** Task objective **
Set down, exactly as written, only the lines starting with the one that holds "circuit_board();" and ending with the one that holds "UP = Vector((0, 0, 1))".

** Items from a dataset **
◆ ◆ ◆ ◆

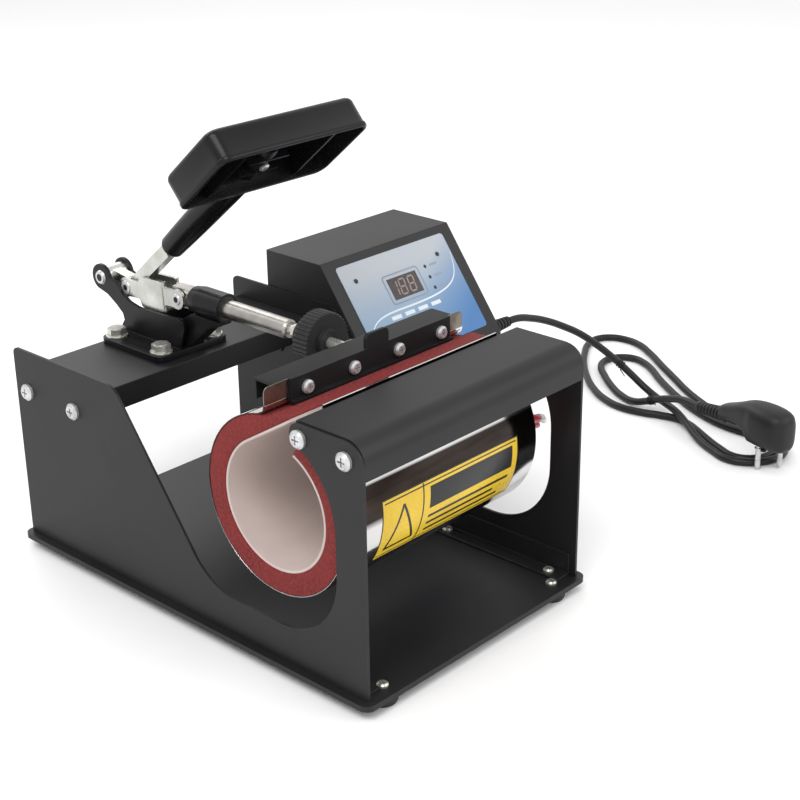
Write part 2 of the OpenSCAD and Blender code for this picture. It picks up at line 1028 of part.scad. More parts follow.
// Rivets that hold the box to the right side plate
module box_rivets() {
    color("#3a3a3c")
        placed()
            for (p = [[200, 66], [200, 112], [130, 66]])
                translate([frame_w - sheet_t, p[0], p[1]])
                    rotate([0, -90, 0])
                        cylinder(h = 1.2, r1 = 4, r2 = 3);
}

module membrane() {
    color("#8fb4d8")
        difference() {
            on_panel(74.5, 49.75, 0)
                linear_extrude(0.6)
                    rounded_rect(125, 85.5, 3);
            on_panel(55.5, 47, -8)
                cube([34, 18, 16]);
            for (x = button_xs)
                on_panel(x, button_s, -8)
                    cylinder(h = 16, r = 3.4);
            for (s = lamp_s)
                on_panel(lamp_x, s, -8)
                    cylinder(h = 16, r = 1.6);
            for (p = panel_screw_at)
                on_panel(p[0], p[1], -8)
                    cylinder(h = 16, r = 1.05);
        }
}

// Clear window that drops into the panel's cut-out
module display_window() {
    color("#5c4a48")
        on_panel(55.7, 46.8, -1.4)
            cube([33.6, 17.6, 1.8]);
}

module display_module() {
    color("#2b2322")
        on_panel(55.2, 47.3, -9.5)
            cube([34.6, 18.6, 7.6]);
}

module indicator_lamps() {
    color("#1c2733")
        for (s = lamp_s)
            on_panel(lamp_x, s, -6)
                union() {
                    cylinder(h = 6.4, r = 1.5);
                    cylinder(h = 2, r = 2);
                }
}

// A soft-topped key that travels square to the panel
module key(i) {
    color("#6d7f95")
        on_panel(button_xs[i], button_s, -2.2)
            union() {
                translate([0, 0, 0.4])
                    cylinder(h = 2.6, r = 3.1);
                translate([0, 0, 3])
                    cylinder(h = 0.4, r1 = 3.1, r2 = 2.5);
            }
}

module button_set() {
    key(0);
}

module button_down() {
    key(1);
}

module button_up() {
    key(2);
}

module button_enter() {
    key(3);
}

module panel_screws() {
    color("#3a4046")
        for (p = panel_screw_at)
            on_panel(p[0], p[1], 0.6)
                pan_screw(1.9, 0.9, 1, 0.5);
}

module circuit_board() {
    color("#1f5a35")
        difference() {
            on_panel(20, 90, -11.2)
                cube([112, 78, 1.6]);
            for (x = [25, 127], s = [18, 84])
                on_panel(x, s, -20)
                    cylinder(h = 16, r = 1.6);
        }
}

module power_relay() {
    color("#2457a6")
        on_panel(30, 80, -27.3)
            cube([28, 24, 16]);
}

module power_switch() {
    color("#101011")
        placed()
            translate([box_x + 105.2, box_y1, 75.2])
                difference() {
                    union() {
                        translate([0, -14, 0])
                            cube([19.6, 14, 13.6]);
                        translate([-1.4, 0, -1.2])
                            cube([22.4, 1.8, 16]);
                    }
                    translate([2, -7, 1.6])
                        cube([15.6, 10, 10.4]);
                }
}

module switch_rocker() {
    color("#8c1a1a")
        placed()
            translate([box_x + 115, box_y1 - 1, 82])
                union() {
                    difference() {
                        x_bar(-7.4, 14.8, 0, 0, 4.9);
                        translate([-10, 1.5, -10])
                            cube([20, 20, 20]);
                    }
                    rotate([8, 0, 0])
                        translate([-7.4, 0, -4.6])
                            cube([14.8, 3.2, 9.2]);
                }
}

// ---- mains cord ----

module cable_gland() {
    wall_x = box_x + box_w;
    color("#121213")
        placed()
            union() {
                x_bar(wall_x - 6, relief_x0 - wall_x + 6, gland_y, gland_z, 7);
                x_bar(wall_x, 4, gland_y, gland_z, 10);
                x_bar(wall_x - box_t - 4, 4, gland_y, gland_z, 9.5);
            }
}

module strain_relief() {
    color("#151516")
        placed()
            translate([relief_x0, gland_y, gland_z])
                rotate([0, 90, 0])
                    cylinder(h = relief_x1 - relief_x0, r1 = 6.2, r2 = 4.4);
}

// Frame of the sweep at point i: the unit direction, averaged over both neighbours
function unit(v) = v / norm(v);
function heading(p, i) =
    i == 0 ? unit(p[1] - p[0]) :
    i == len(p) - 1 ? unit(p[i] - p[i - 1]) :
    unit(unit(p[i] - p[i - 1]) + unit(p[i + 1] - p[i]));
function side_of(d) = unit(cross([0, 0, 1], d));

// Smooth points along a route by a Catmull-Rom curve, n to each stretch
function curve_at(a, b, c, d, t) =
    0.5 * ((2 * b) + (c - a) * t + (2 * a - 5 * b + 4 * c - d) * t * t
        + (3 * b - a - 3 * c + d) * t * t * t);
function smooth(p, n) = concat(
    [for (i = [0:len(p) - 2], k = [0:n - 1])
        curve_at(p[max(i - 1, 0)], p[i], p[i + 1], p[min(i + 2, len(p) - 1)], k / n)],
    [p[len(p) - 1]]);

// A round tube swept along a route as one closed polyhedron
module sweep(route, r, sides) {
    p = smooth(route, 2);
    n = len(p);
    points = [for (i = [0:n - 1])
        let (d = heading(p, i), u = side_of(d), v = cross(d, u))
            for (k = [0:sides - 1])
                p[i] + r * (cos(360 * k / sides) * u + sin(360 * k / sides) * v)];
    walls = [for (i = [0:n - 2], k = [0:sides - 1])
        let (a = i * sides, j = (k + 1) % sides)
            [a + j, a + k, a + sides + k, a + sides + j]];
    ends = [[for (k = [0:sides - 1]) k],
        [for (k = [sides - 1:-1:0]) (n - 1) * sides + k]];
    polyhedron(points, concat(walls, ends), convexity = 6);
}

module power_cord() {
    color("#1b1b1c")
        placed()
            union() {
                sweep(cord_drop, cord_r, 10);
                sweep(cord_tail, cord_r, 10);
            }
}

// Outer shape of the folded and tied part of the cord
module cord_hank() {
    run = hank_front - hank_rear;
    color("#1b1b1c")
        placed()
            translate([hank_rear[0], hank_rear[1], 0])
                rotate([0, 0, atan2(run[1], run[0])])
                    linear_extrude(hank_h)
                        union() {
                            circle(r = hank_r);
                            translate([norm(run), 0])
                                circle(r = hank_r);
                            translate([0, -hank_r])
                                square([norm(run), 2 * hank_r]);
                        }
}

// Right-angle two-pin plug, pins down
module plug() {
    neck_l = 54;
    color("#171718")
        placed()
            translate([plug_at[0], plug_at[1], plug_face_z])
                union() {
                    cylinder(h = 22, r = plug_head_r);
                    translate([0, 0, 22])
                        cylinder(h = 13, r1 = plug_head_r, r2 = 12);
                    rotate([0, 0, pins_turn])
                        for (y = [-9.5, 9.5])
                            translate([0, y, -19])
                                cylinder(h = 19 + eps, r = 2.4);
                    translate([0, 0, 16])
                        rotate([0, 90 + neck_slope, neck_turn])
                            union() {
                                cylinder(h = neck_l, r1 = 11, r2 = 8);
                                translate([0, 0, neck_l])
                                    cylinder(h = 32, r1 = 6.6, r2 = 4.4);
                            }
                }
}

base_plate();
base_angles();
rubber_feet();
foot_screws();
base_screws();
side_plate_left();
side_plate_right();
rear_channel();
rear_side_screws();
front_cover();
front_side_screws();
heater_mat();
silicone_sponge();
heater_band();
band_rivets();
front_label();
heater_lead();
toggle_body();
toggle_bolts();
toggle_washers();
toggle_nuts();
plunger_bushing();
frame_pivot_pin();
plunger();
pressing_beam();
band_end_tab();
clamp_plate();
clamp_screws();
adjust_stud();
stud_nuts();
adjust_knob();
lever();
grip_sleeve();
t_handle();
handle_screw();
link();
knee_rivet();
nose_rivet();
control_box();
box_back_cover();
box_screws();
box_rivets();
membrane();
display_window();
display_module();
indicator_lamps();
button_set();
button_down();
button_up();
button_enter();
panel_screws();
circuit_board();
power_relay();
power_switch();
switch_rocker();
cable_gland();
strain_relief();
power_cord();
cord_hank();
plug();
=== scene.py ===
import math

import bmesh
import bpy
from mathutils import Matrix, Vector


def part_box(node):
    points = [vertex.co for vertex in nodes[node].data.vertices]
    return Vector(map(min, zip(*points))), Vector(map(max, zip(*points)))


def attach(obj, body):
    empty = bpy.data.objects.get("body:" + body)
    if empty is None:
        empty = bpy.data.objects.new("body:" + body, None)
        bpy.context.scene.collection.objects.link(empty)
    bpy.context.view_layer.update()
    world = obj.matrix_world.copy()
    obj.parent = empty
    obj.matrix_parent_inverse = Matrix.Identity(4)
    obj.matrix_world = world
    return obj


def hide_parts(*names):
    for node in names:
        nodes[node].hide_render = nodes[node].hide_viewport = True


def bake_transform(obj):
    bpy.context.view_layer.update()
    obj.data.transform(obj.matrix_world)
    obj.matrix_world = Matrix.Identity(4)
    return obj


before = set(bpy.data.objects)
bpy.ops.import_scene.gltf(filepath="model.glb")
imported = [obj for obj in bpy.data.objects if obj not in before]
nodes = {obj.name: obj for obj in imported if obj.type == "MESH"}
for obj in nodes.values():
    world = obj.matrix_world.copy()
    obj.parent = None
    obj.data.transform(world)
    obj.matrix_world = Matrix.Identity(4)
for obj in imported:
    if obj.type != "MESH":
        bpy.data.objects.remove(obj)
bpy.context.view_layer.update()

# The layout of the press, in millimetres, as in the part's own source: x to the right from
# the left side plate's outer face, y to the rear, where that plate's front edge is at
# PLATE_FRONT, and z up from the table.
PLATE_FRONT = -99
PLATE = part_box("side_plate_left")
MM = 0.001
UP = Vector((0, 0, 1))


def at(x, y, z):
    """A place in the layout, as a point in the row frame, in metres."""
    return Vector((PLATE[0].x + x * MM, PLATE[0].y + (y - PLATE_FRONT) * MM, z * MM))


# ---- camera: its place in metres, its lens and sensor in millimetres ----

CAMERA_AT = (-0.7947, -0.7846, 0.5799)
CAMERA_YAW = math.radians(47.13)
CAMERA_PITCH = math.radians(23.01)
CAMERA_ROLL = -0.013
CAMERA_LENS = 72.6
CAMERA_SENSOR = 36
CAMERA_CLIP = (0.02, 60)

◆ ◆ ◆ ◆

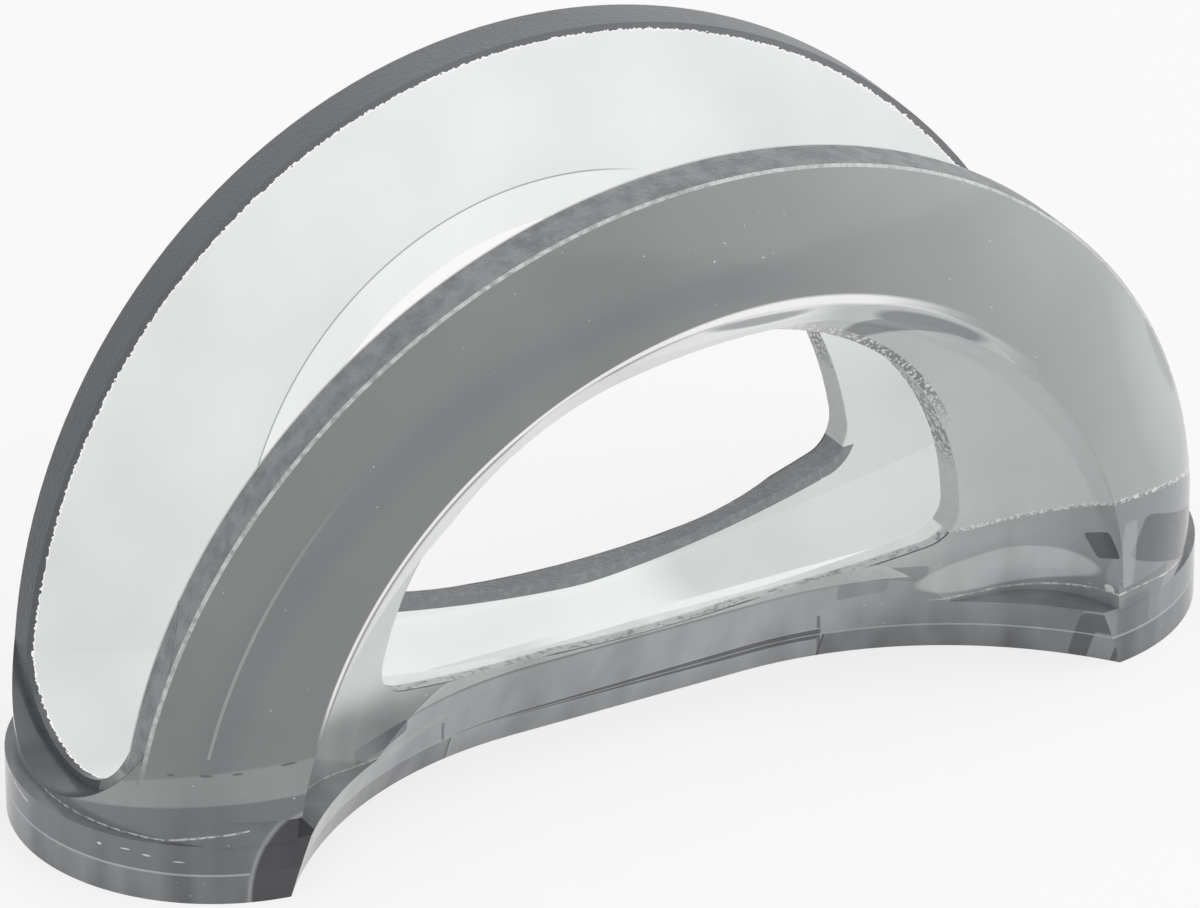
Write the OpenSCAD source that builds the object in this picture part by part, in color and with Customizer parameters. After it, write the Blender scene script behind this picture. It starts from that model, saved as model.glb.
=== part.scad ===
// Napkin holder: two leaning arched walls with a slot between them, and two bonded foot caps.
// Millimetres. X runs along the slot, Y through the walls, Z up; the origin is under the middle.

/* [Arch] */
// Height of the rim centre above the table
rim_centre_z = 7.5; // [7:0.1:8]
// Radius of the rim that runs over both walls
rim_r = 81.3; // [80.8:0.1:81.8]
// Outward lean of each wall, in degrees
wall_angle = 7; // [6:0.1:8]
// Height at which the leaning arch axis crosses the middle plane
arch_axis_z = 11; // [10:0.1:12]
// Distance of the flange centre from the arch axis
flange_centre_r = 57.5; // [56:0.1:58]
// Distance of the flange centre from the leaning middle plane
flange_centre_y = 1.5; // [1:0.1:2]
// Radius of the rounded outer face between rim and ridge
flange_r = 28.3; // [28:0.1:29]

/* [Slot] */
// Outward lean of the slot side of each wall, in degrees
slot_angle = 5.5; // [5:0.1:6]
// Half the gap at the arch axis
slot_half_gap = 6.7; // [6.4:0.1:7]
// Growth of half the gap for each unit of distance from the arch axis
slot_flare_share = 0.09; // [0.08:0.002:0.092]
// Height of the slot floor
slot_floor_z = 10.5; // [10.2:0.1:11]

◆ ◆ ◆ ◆

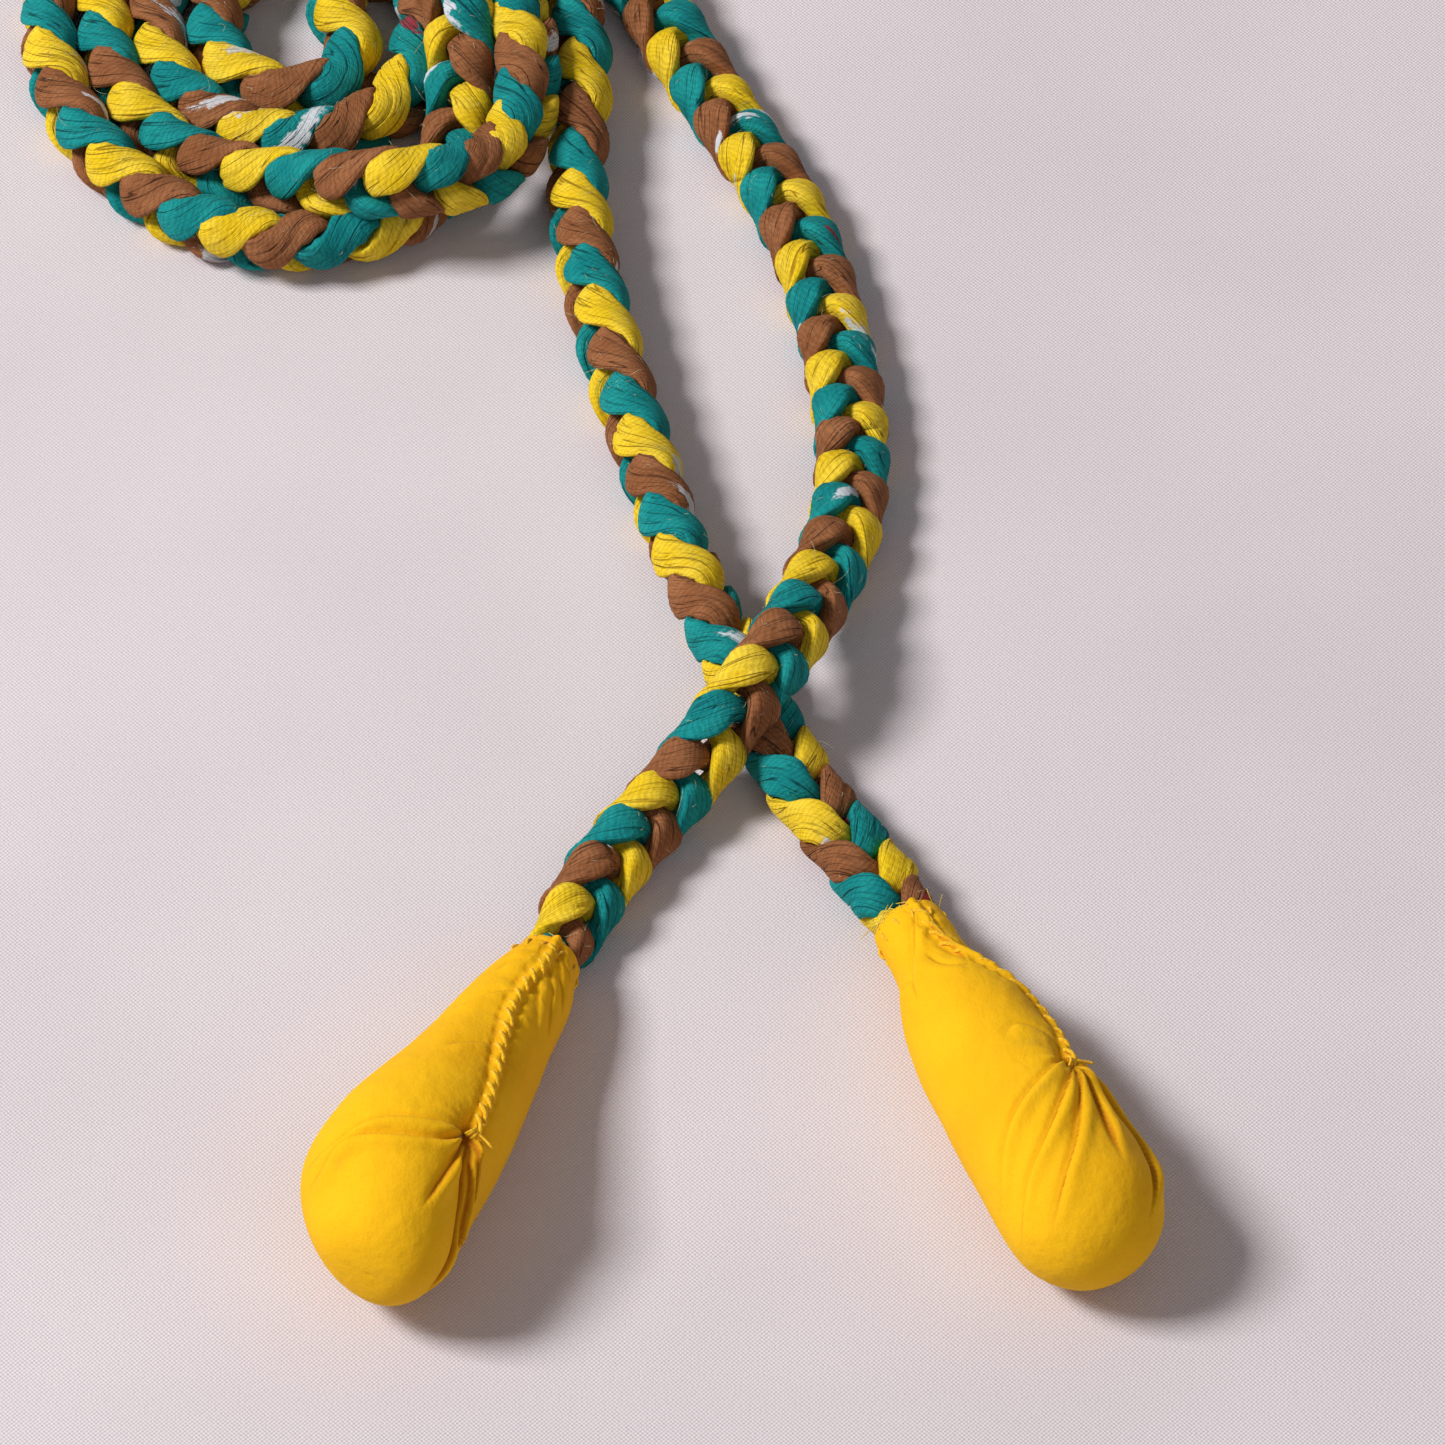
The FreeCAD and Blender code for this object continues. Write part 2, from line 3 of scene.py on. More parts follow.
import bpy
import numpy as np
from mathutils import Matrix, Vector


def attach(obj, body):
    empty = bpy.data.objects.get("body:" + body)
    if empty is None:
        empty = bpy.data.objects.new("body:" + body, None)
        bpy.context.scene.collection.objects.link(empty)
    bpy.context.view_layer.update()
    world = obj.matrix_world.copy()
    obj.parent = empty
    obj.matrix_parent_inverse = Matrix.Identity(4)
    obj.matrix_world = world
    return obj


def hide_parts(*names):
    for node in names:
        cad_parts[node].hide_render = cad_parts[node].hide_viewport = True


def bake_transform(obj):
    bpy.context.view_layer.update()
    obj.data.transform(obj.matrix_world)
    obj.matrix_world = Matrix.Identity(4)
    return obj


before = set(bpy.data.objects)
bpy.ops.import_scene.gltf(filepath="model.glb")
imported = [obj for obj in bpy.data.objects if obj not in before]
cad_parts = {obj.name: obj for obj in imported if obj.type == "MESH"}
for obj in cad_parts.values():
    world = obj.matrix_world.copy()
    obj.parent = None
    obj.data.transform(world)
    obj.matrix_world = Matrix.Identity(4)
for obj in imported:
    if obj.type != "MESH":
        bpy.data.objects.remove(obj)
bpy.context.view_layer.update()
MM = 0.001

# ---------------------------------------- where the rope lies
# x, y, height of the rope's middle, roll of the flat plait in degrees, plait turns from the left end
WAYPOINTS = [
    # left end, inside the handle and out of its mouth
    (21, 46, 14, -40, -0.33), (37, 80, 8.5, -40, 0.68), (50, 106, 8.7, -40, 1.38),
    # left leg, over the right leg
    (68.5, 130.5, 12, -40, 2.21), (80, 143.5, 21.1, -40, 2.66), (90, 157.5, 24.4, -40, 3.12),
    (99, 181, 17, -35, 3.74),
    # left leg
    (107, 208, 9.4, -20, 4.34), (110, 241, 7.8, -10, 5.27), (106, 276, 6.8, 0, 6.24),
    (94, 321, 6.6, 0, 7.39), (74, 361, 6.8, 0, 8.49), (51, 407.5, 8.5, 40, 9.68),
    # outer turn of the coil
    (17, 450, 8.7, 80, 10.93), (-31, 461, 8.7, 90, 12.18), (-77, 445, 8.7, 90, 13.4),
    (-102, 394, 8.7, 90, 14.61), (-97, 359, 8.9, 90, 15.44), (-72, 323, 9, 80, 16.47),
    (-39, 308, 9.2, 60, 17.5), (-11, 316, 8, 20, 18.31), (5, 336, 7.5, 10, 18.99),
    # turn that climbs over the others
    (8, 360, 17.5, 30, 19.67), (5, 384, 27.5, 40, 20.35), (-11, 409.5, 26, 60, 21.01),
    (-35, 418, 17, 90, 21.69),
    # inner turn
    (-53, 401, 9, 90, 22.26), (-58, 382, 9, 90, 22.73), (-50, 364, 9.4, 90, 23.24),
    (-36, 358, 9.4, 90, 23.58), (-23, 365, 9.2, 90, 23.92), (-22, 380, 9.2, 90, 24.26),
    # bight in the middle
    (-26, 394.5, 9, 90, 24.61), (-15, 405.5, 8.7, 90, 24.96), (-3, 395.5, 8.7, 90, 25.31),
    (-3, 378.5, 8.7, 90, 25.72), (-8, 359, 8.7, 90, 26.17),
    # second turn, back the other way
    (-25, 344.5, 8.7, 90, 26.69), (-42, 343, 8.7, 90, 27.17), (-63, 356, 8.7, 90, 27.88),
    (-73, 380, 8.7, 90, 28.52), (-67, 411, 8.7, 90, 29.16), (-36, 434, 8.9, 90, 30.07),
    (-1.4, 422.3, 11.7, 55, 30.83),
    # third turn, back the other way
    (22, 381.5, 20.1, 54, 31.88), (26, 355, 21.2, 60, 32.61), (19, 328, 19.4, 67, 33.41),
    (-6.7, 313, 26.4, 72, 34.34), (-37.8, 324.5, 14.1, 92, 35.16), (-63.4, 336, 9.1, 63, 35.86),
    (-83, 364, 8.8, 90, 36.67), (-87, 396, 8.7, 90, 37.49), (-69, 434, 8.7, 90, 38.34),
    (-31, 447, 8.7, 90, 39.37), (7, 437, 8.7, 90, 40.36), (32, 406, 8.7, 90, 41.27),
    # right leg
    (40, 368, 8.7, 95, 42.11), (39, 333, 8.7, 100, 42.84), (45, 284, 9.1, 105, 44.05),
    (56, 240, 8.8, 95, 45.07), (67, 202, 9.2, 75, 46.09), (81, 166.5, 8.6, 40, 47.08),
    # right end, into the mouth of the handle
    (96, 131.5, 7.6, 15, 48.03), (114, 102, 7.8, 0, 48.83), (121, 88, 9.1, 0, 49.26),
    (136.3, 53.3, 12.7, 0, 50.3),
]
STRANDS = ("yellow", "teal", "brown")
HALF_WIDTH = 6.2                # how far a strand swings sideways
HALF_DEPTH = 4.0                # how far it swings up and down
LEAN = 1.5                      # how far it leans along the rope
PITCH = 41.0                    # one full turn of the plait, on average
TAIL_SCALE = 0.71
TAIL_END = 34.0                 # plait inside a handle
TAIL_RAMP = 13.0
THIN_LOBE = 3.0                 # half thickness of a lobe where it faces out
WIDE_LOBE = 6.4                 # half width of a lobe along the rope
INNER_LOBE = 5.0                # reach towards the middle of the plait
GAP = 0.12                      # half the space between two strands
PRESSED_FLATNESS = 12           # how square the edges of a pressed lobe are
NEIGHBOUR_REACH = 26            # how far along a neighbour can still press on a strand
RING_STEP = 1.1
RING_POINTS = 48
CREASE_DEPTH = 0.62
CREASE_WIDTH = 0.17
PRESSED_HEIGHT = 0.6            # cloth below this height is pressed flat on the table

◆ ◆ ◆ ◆

** Task output **
circuit_board();
power_relay();
power_switch();
switch_rocker();
cable_gland();
strain_relief();
power_cord();
cord_hank();
plug();
=== scene.py ===
import math

import bmesh
import bpy
from mathutils import Matrix, Vector


def part_box(node):
    points = [vertex.co for vertex in nodes[node].data.vertices]
    return Vector(map(min, zip(*points))), Vector(map(max, zip(*points)))


def attach(obj, body):
    empty = bpy.data.objects.get("body:" + body)
    if empty is None:
        empty = bpy.data.objects.new("body:" + body, None)
        bpy.context.scene.collection.objects.link(empty)
    bpy.context.view_layer.update()
    world = obj.matrix_world.copy()
    obj.parent = empty
    obj.matrix_parent_inverse = Matrix.Identity(4)
    obj.matrix_world = world
    return obj


def hide_parts(*names):
    for node in names:
        nodes[node].hide_render = nodes[node].hide_viewport = True


def bake_transform(obj):
    bpy.context.view_layer.update()
    obj.data.transform(obj.matrix_world)
    obj.matrix_world = Matrix.Identity(4)
    return obj


before = set(bpy.data.objects)
bpy.ops.import_scene.gltf(filepath="model.glb")
imported = [obj for obj in bpy.data.objects if obj not in before]
nodes = {obj.name: obj for obj in imported if obj.type == "MESH"}
for obj in nodes.values():
    world = obj.matrix_world.copy()
    obj.parent = None
    obj.data.transform(world)
    obj.matrix_world = Matrix.Identity(4)
for obj in imported:
    if obj.type != "MESH":
        bpy.data.objects.remove(obj)
bpy.context.view_layer.update()

# The layout of the press, in millimetres, as in the part's own source: x to the right from
# the left side plate's outer face, y to the rear, where that plate's front edge is at
# PLATE_FRONT, and z up from the table.
PLATE_FRONT = -99
PLATE = part_box("side_plate_left")
MM = 0.001
UP = Vector((0, 0, 1))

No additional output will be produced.